Moving forward, Eventbrite must lean on a new group of managers after a clutch of key leaders left the company in recent months. Among the high-profile departures are Andrew Dreskin, the co-founder of Ticketfly who is also leaving Eventbrite’s board; Brian Rothenberg, who was VP of growth; former chief people officer Omer Cohen and former VP of global communications Terra Carmichael. Another executive, Deborah Sharkey, who was brought in as chief commercial officer after the company went public, left in April after less than six months on the job.

The string of recent departures is “absolutely a concern” for investors, said Ms. Khajuria, the analyst. She said her firm has tracked the aftermath of several recent tech IPOs, and that none have had close to the management turnover Eventbrite has endured.

The management turnover has contributed to some unusual hiring decisions in recent weeks. Eventbrite recently disclosed that it was paying board member Lorrie Norrington, who has worked this summer to rebuild the company’s sales team, as a consultant. The arrangement, which raised eyebrows among staff, is uncommon among publicly traded companies, said David Larcker, an accounting professor at Stanford University who studies corporate governance. 

Mr.

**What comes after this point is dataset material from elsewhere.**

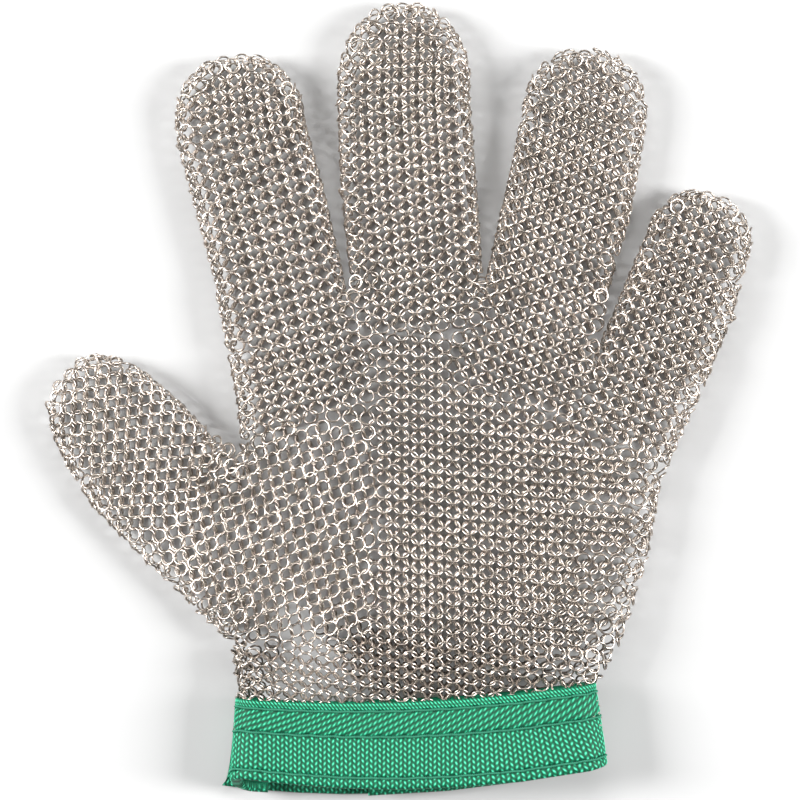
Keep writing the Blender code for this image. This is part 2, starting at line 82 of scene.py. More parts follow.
MM = 0.001
RANDOM = np.random.default_rng(11)
UP = np.array((0.0, 0.0, 1.0))
UPWARD, DOWN = Vector((0, 0, 1)), Vector((0, 0, -1))

# Steel rings: each is joined to two rings of the row above and two of the row below.
RING_RADIUS = 1.775  # of the wire's centre line
WIRE_RADIUS = 0.25
RING_SIDES, WIRE_SIDES = 20, 6
PITCH = 4.3  # between rings of one row
ROW_STEP = 1.8
TILT = math.radians(26)  # alternate rows lean opposite ways
MESH_INSET = 1.15  # from the outer face of a CAD wall to the middle of the mesh
EDGE_INSET = 0.3  # the same at the outer edges, where loose rings stand out

# How far each finger's lattice runs below its knuckle line, and the turn of its rows in degrees.
FINGERS = {"index": (32, 0), "middle": (12, 5), "ring": (28, -8), "little": (22, -2)}
SEGMENTS = ("proximal", "middle", "tip")
THUMB_SEGMENTS = ("base", "proximal", "tip")
FINGER_JOINTS = ("knuckle", "middle_joint", "end_joint")
THUMB_JOINTS = ("root", "knuckle", "joint")
GUSSET_INNER_X, GUSSET_TOP_Y = -7, -6  # the thumb's rows run on over the palm up to here
GUSSET_DIRECTION, GUSSET_REACH = (-0.883, 0.469), 84  # of their centre line
HAND_ROWS_SLOPE = math.radians(-5)
HEM_DEPTH = 4  # the mesh runs this far down into the tape
CUFF_ROWS_HEIGHT = 11  # the rows just above the band lie closer and lean more
CUFF_ROW_STEP, CUFF_TILT = 1.42, math.radians(40)
HAND_ANCHOR_X, HAND_REACH = 6, 120  # of the centre line of the hand's lattice
LONGEST_ROW = 220
FINGER_HALF_WIDTH = 18.5
EDGE_SAMPLE = 5.0  # heights are read at least this far inside the edge
CLOSEST = 2.0  # two rings nearer than this are one ring too many
GAP_RADIUS = 2.35  # a place with no ring this near is a hole in the mesh
NEIGHBOUR, CROWDED, RELAX_STEPS = 3.0, 2.5, 3
SAME_LAYER = 0.2  # the least that the normals of two rings of one layer agree
SLIT_SHOWS = 7.0  # the slit is open where the lowest surface is higher than this
TURN_HALF = 4.0  # half the height of the edge that the mesh turns round
FOLD_STEPS = (1.5, 3.0, 4.5, 6.5)  # how far beside an open fold its two walls are looked for
HAND_MIDDLE, HEM_MIDDLE = 5.5, 10.6  # heights at which the outer edges are looked for
JITTER, GUSSET_JITTER = 0.06, 0.15  # how much single rings lean out of line
GUSSET_LEAN = 1.3
GUSSET_MARGIN = 10  # the gusset reaches this far to the left of the thumb's root
BACK_PAINTED_SHADE, GUSSET_SHADE = 0.5, 0.72  # highest brightness of the rings there: lower on the back layer as painted shade, and lower in the gusset
DULL = 0.25  # the shade of plain unpolished steel
CUFF_PAINTED_SHADOW = 14  # the back's rings carry near-black painted shadow, for the shade inside the glove, up to this far above the band
PALM_SPLIT_Y = -30  # the sheets of palm and back are each made as two pieces

# Each piece of mesh crosses one joint at most, and bends between these distances in metres.
JOINT_OF_PART = {"knuckle": "knuckle", "middle": "middle_joint", "tip": "end_joint"}
THUMB_JOINT_OF_PART = {"knuckle": "thumb_knuckle", "tip": "thumb_joint"}
FOLD_BEFORE, FOLD_AFTER = 0.006, 0.008
ROOT_BEFORE, ROOT_AFTER = 0.005, 0.0035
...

Larcker said that since Eventbrite disclosed the arrangement to the SEC, there are likely no regulatory concerns with Ms. Norrington’s dual role. “But from a practical standpoint, you wonder about her independence.”

Ms. Hartz recently scored a much-needed win she had been seeking for a long time: bringing in Casey Winters to run the product team. Mr. Winters had advised the company for two years. Widely respected in Silicon Valley for his role in helping to grow GrubHub and Pinterest, Mr. Winters joined Eventbrite full-time in June.

In the weeks leading up to his decision, Mr. Winters discussed with colleagues his own pros and cons list, which he kept in his office, as he saw the company’s future. Positives included growth potential, product developments and the strength of Eventbrite’s brand. On the con side, Mr. Winters listed, simply, “Leadership.”